Wedding-day amnesia. It happens. Everything seemed so sharp on the wedding day as you swirled about in a sea of high emotions. And then, not so long afterwards, you realize that the whole thing is a giant blur in your head.

I’ve read articles here about how to prevent this from happening. They tell you to do things like slow down, remember to breathe, and spend some quiet time with your new spouse. That is all definitely important. But there’s something else that’s even more important if you want to preserve your wedding-day memories for months and years to come, and it’s something I only accidentally stumbled upon.

Write it down, as quickly as you can. Within 24 hours if possible.

Here’s the thing: memories fade. It happens in daily life, which is why you probably remember pretty clearly the conversation you had with your colleague this morning, but the one you had last week is fuzzy or already forgotten. You probably don’t notice it happening as much because if your days are anything like mine, most of them aren’t that special. You don’t necessarily care if you remember most of them in vivid-sharp detail.

Your wedding day, though, that’s different. That’s a day that you really want to remember. (Unless it was awful, in which case you have my deepest sympathies and I’ll treat you to a drink if you’re ever in Montreal.) You’ll solidify some of your memories in your conversations with friends and family members about how everything went. If your family is like mine, you’ll be having a lot of these conversations in the weeks after the wedding. Other memories you’ll regain when you see the pictures or videos from the wedding. After all, that’s one of the reasons we have photographers and videographers in the first place — to preserve those wedding-day memories for us.

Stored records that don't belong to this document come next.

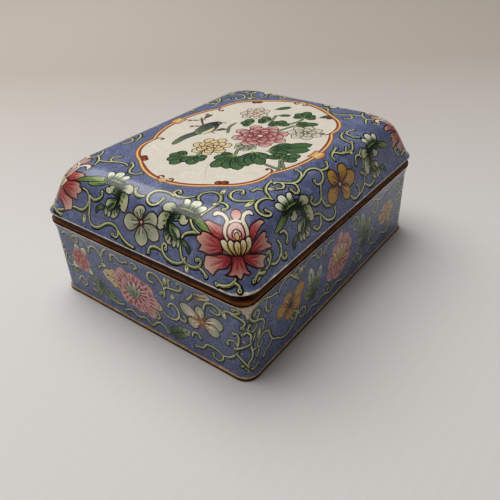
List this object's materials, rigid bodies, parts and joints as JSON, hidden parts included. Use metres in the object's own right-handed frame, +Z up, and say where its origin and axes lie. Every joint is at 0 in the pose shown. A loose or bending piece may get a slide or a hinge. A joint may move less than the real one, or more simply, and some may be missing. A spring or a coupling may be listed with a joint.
{
  "type": "enamelled copper lidded box",
  "caption": "Low oblong trinket box of painted enamel on copper, with a domed lift-off lid, rounded corners, a bare copper seam and a flat foot rim.",
  "frame": {"origin": "centre of the underside, on the surface that the box stands on", "axes": "+Z up, +Y along the length, +X across the width"},
  "size_m": [0.0798, 0.1008, 0.0451],
  "materials": {
    "base_enamel": "glossy opaque blue enamel painted with flowers and scrolls",
    "lid_enamel": "glossy opaque blue enamel with an ivory picture panel",
    "bare_copper": "bare copper, worn and browned"
  },
  "bodies": {
    "root": {"base": "base_enamel", "rim_collar": "bare_copper", "lid": "lid_enamel"}
  },
  "joints": []
}
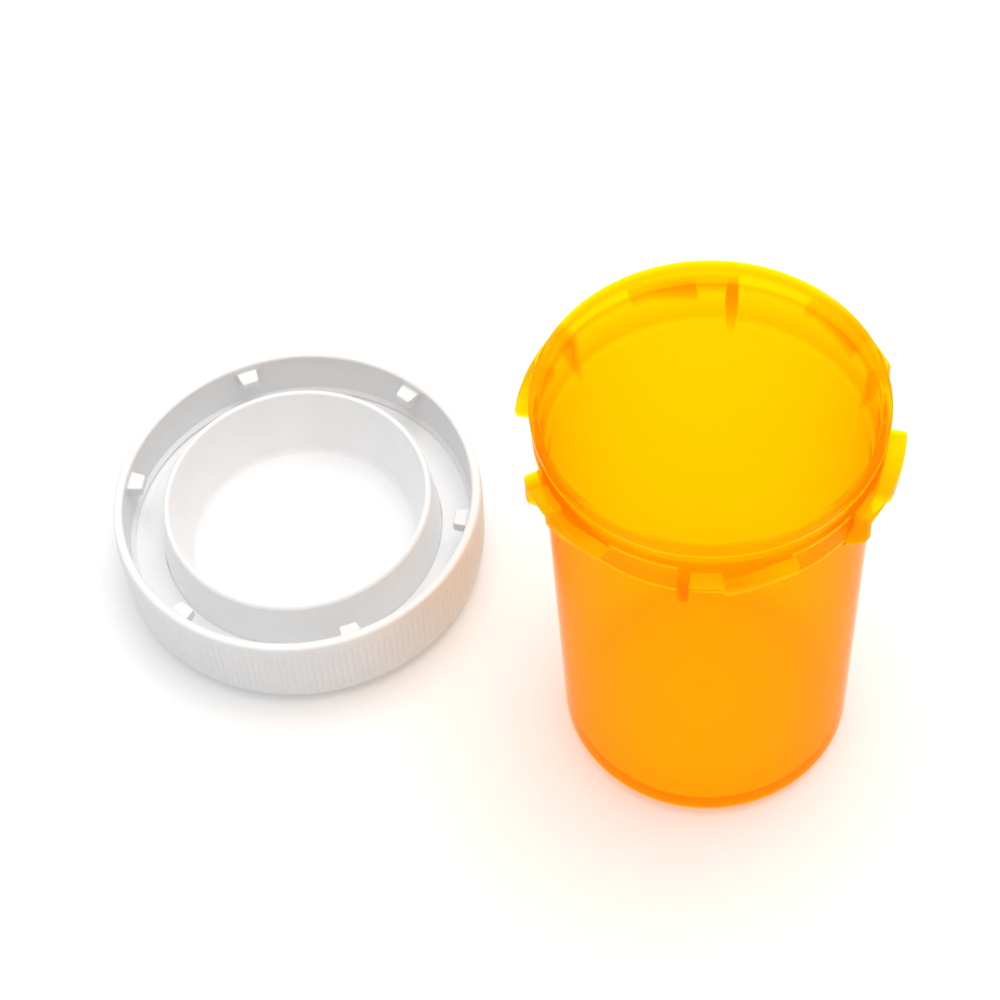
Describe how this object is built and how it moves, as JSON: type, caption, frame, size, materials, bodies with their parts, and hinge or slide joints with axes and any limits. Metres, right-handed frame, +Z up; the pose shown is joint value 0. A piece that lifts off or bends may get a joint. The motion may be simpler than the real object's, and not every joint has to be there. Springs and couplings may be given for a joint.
{
  "type": "prescription vial",
  "caption": "Amber see-through medicine vial with a flared lip and bayonet lugs, and a white push-and-turn cap with a seal insert lying open side up beside it.",
  "frame": {"origin": "centre of the vial's base, on the surface it stands on", "axes": "+Z up along the vial's axis, -Y towards the front, the cap lies at -X"},
  "size_m": [0.0963, 0.0745, 0.0625],
  "materials": {
    "amber_plastic": "clear amber polypropylene, polished outside",
    "white_plastic": "white polypropylene, satin, with a finely ribbed skirt",
    "seal_plastic": "milky natural polyethylene, soft satin"
  },
  "bodies": {
    "vial": {"vial": "amber_plastic"},
    "cap_spring": {"seal_spring": "seal_plastic"},
    "cap_plug": {"seal_cup": "seal_plastic"},
    "cap": {"cap_shell": "white_plastic"}
  },
  "joints": [
    {"name": "cap_flip", "type": "hinge", "parent": "vial", "child": "cap_spring", "pos_m": [-0.02525, 0.01415, 0.0393], "axis": [0.4889, 0.8724, 0], "range_deg": [0, 180]},
    {"name": "cap_press", "type": "slide", "parent": "cap_spring", "child": "cap_plug", "axis": [0, 0, 1], "range_m": [0, 0.0023], "stiffness_N_per_m": 9000},
    {"name": "cap_turn", "type": "hinge", "parent": "cap_plug", "child": "cap", "pos_m": [-0.0505, 0.0283, 0], "axis": [0, 0, 1], "range_deg": [0, 53.8]}
  ]
}
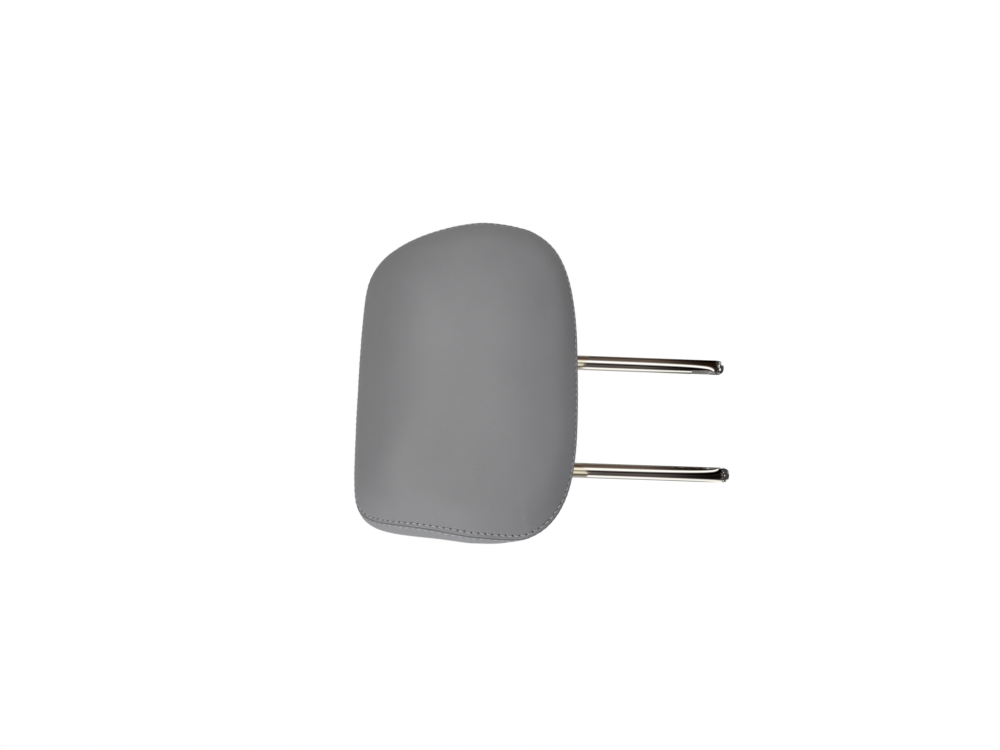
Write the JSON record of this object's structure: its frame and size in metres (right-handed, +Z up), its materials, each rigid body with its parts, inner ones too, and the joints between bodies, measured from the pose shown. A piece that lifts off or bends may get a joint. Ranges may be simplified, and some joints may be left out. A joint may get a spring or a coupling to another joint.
{
  "type": "car headrest",
  "caption": "Padded car headrest in a sewn leather cover with a topstitched seam, carried on one bent chrome tube whose straight ends slide into the seat back.",
  "frame": {"origin": "midway between the two post axes, at the level where the posts leave the underside of the pad", "axes": "+Z up along the posts into the pad, -Y the way the face for the head looks, +X towards the post with the latch notch"},
  "size_m": [0.2748, 0.136, 0.3137],
  "materials": {
    "chrome_tube": "polished chrome plate on drawn steel tube",
    "bare_steel": "pressed sheet steel, uncoated",
    "foam": "moulded polyurethane foam with open pores",
    "leather": "mid grey coated leather, fine grain, satin",
    "black_plastic": "black polypropylene, moulded or extruded, satin"
  },
  "bodies": {
    "root": {"post_frame": "chrome_tube", "cross_plate": "bare_steel", "foam_core": "foam", "cover_front": "leather", "cover_back": "leather", "closure_strip_front": "black_plastic", "closure_strip_rear": "black_plastic", "post_collar_left": "black_plastic", "post_collar_right": "black_plastic"}
  },
  "joints": []
}
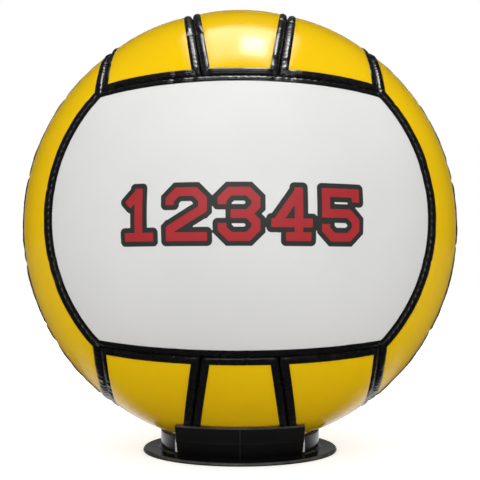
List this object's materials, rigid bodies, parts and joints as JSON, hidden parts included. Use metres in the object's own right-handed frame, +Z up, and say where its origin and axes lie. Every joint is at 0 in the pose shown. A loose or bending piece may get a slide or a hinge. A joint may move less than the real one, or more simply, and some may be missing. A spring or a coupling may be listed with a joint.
{
  "type": "water polo ball",
  "caption": "Inflated ball with a white front panel, yellow strip panels, rolled black edges at the seams and a needle valve, resting on a black ring stand with leaning tabs.",
  "frame": {"origin": "centre of the stand's underside, straight below the ball's centre", "axes": "+Z up through the ball's centre, -Y towards the white front panel, +X to the right as seen from the front"},
  "size_m": [0.22, 0.22, 0.2239],
  "materials": {
    "white_cover": "satin white vinyl",
    "yellow_cover": "glossy yellow vinyl",
    "black_edge": "glossy black vinyl, rolled into the seam",
    "lining_cloth": "woven cloth",
    "bladder_rubber": "matte black rubber",
    "valve_rubber": "satin black rubber",
    "stand_plastic": "glossy black moulded plastic"
  },
  "bodies": {
    "stand": {"display_stand": "stand_plastic"},
    "ball": {"panel_front": "white_cover", "panel_top_left": "yellow_cover", "panel_top_middle": "yellow_cover", "panel_top_right": "yellow_cover", "panel_bottom_left": "yellow_cover", "panel_bottom_middle": "yellow_cover", "panel_bottom_right": "yellow_cover", "panel_left_front": "yellow_cover", "panel_left_middle": "yellow_cover", "panel_left_back": "yellow_cover", "panel_right_front": "yellow_cover", "panel_right_middle": "yellow_cover", "panel_right_back": "yellow_cover", "panel_back_bottom": "yellow_cover", "panel_back_middle": "yellow_cover", "panel_back_top": "yellow_cover", "edge_front": "black_edge", "edge_top_left": "black_edge", "edge_top_middle": "black_edge", "edge_top_right": "black_edge", "edge_bottom_left": "black_edge", "edge_bottom_middle": "black_edge", "edge_bottom_right": "black_edge", "edge_left_front": "black_edge", "edge_left_middle": "black_edge", "edge_left_back": "black_edge", "edge_right_front": "black_edge", "edge_right_middle": "black_edge", "edge_right_back": "black_edge", "edge_back_bottom": "black_edge", "edge_back_middle": "black_edge", "edge_back_top": "black_edge", "lining": "lining_cloth", "bladder": "bladder_rubber", "valve_body": "valve_rubber", "valve_plug": "valve_rubber"}
  },
  "joints": [
    {"name": "ball_lift", "type": "slide", "parent": "stand", "child": "ball", "axis": [0, 0, 1], "range_m": [0, 0.05]}
  ]
}
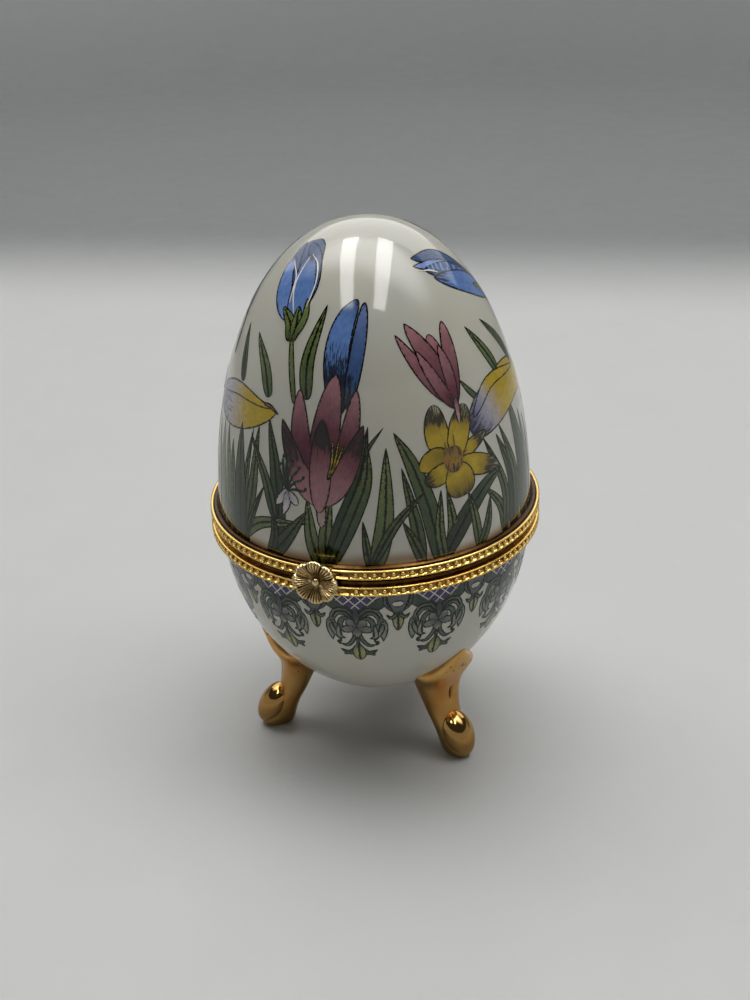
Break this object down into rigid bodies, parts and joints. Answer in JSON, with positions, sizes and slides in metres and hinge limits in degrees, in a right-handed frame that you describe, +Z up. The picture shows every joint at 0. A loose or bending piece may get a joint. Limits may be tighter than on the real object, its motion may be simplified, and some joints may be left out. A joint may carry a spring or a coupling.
{
  "type": "porcelain trinket box",
  "caption": "Egg-shaped hinged porcelain trinket box with a beaded brass rim, a flower clasp and gilded cabriole feet.",
  "frame": {"origin": "on the table, under the middle of the egg", "axes": "+Z up along the egg, -Y towards the clasp, +Y towards the hinge, +X to the right seen from the clasp"},
  "size_m": [0.061, 0.0654, 0.1],
  "materials": {
    "porcelain": "gloss",
    "painting": "gloss",
    "gilding": "gloss",
    "brass_rim": "polished",
    "brass_clasp": "polished"
  },
  "bodies": {
    "base": {"base_bowl": "porcelain", "foot_left": "gilding", "foot_right": "gilding", "foot_rear": "gilding", "base_bezel": "brass_rim", "catch_stud": "brass_rim", "hinge_base_leaf": "brass_rim", "hinge_pin": "brass_clasp"},
    "lid": {"lid_shell": "porcelain", "lid_bezel": "brass_rim", "hinge_lid_leaf": "brass_rim", "clasp_saddle": "brass_clasp"},
    "clasp": {"clasp_tongue": "brass_clasp", "clasp_rosette": "brass_clasp", "clasp_rivet": "brass_clasp"}
  },
  "joints": [
    {"name": "lid_hinge", "type": "hinge", "parent": "base", "child": "lid", "pos_m": [0, 0.0317, 0.0458], "axis": [-1, 0, 0], "range_deg": [0, 80]},
    {"name": "clasp_flex", "type": "hinge", "parent": "lid", "child": "clasp", "pos_m": [0, -0.03095, 0.04865], "axis": [-1, 0, 0], "range_deg": [0, 6], "stiffness_Nm_per_rad": 0.02}
  ]
}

But some events are never captured on film, and our thoughts tend to stay locked in our own heads. What about the little details? Things like the first thing you said to each other in private after you were married. Or the incomparably weird sensation of your false eyelashes sticking to your veil as you walked down the aisle. Or the joy you felt watching your mom play with your flower girl. Those are the little details that fade, and they fade quickly.

So write it down

If you want to remember it all, the absolute best thing you can do is to write down as many of your thoughts as you can, as quickly as you can. You don’t need to write everything out in full sentences with perfect grammar. Bullet-point notes are perfectly fine, as are doodles, mind-maps, scribbles, or anything else that will jog your memory later when you get a chance to write things out properly.

Unless you’re having a brunch or afternoon wedding, writing out your thoughts on the wedding day probably isn’t an option, but try to do it within 24 hours. It will be hard. You will still be sleep-deprived, torn in a thousand directions by gatherings of family and friends and last-minute obligations you didn’t realize you had. You may be on your way to your honeymoon. You will not want to write. Do it anyway.

My first chance came at 10:30pm the day after my wedding, after several days of far too little sleep. All I wanted to do was snuggle into my pillow. Instead, I spent two and a half hours writing. It’s the best decision I made around wedding time. My wedding was on a Sunday night. By Monday night, when I wrote down all my notes, I could already feel the details starting to slip from my mind. On Wednesday afternoon, when I started writing up my “wedding retrospective” on the flight to the honeymoon, I was already heavily reliant on those notes. Now, a month after the wedding, I use those posts to remind me of all the details I would otherwise have completely forgotten.

I’ll have them forever as treasured keepsakes, along with my photographer’s pictures and my cousin’s video footage. Years from now, I’ll be able to look back on all those little details and remember, “Oh, right! My brother was wearing his ‘stupid stupid rat creatures‘ pin and it totally cracked both of us up!”

So that’s my advice to brides who haven’t yet worn the white dress, or colored dress, or suit, or sari, or whatever. If you want to avoid “wedding amnesia,” write everything out while it’s still fresh in your mind. Believe me, your future self will thank you.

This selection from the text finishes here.